[Stated task]:
Return verbatim everything from the first line through the line that contains "azimuth: float = BLADE_AZIMUTH", and stop there.

[Data]:
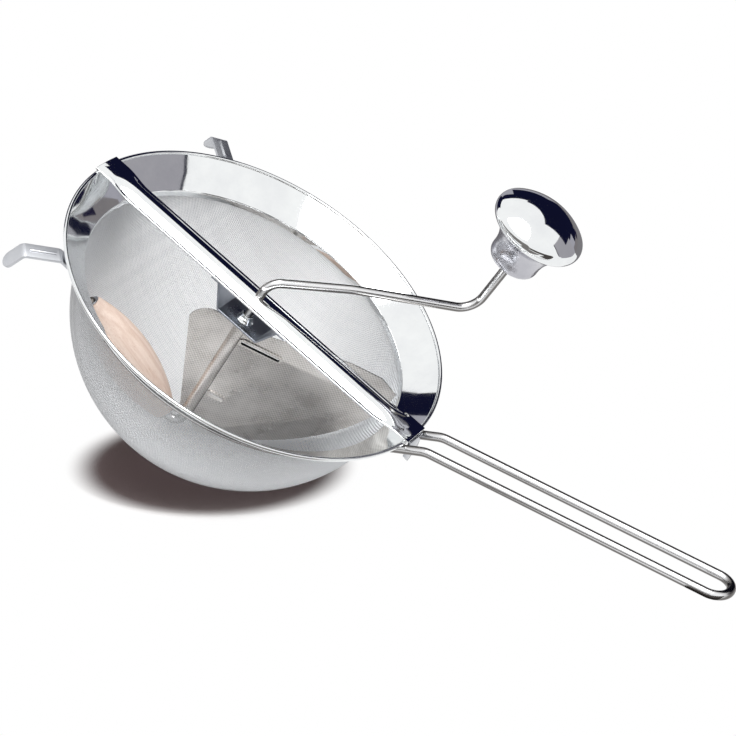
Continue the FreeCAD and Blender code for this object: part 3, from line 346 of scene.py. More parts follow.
@dataclass(frozen=True)
class RolledSheet(Finish):
    """Cold-rolled steel sheet left satin, with a faint weave of fine dots.

    Grain lines stretch along the sheet, so the gloss smears across them, and
    the dots stand in rows as on a linen-rolled sheet. The dots of a real sheet
    are finer; these are as coarse as they need to be to show.
    """

    colour: str = "#f6f2ee"
    line_colour: str = "#c6c1bc"
    tint_span: Pair = (0.30, 0.90)
    roughness: float = 0.26
    spread: float = 0.06
    gloss_span: Pair = (0.45, 0.9)
    line_share: float = 0.3
    dot_pitch: float = 1.9
    dot_share: float = 0.30
    line_width: float = 0.45
    line_length: float = 30.0
    line_height: float = 0.003
    cloud_size: float = 14.0
    azimuth: float = BLADE_AZIMUTH

    def dress(self, tree: Tree, place: Socket) -> Node:
        """Builds the satin sheet from noise stretched along the rolling.

        Args:
            tree: Node tree that the surface joins.
            place: Socket with the object's coordinates.

        Returns:
            The shader node.
        """
        turn = tuple((joint_place(Joint.CRANK, 1.0) @ turned(self.azimuth)).to_euler("XYZ"))
        grain = add_node(tree, "Mapping", {
            "Vector": place, "Rotation": turn,
            "Scale": (self.line_length * MM, self.line_width * MM, self.line_width * MM)},
            vector_type="TEXTURE")
        lines = add_node(tree, "TexNoise", {
            "Vector": grain.outputs["Vector"], "Scale": 1.0, "Detail": 4.0,
            "Roughness": 0.6}).outputs["Fac"]
        clouds = add_node(tree, "TexNoise", {
            "Vector": place, "Scale": 1 / (self.cloud_size * MM), "Detail": 3.0})
        both = add_node(tree, "Math", {
            0: lines, 1: self.line_share, 2: clouds.outputs["Fac"]},
            operation="MULTIPLY_ADD").outputs[0]
        dotted = add_node(tree, "Math", {
            0: self.dots(tree, place, turn), 1: self.dot_share, 2: both},
            operation="MULTIPLY_ADD")
        low, high = self.tint_span
        tint = fill_ramp(add_node(tree, "ValToRGB", {"Fac": dotted.outputs[0]}), {
            low: self.line_colour, high: self.colour})
        return self.surface(tree, tint, (both, *self.gloss_span),
                            (self.roughness, self.roughness + self.spread),
                            (lines, self.line_height))

    def dots(self, tree: Tree, place: Socket,
             turn: tuple[float, ...]) -> Socket:
        """Rows of dots over the sheet, from -1 to 1.

        Args:
            tree: Node tree that the dots join.
            place: Socket with the object's coordinates.
            turn: Euler angles of the sheet in the model's frame.

        Returns:
            Socket with the dots.
        """
        size = self.dot_pitch * MM / math.tau
        spread = add_node(tree, "Mapping", {
            "Vector": place, "Rotation": turn, "Scale": (size,) * 3}, vector_type="TEXTURE")
        parts = add_node(tree, "SeparateXYZ", {0: spread.outputs["Vector"]})
        columns, rows = (add_node(tree, "Math", {0: parts.outputs[axis]},
                                  operation="SINE").outputs[0] for axis in "XZ")
        return add_node(tree, "Math", {0: columns, 1: rows},
                        operation="MULTIPLY").outputs[0]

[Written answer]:
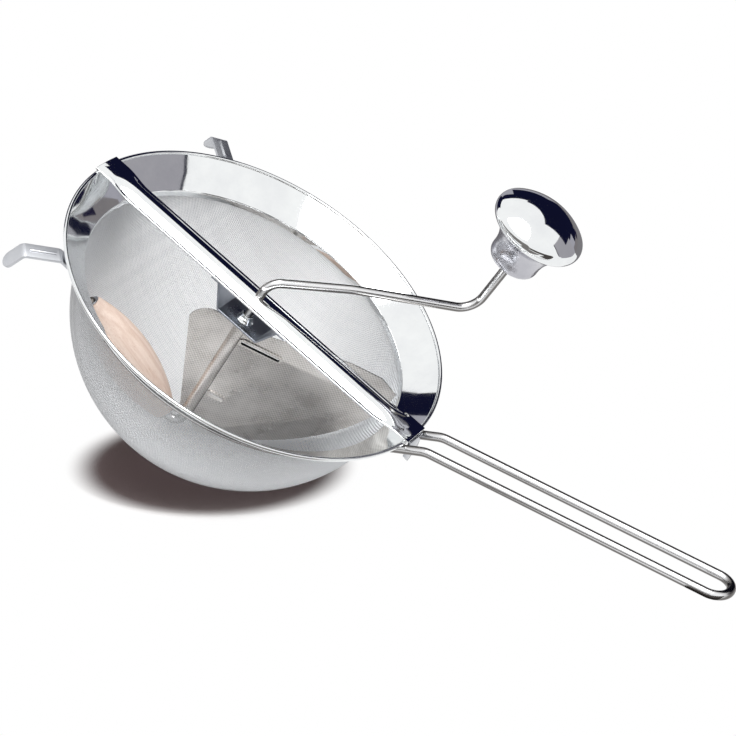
Continue the FreeCAD and Blender code for this object: part 3, from line 346 of scene.py. More parts follow.
@dataclass(frozen=True)
class RolledSheet(Finish):
    """Cold-rolled steel sheet left satin, with a faint weave of fine dots.

    Grain lines stretch along the sheet, so the gloss smears across them, and
    the dots stand in rows as on a linen-rolled sheet. The dots of a real sheet
    are finer; these are as coarse as they need to be to show.
    """

    colour: str = "#f6f2ee"
    line_colour: str = "#c6c1bc"
    tint_span: Pair = (0.30, 0.90)
    roughness: float = 0.26
    spread: float = 0.06
    gloss_span: Pair = (0.45, 0.9)
    line_share: float = 0.3
    dot_pitch: float = 1.9
    dot_share: float = 0.30
    line_width: float = 0.45
    line_length: float = 30.0
    line_height: float = 0.003
    cloud_size: float = 14.0
    azimuth: float = BLADE_AZIMUTH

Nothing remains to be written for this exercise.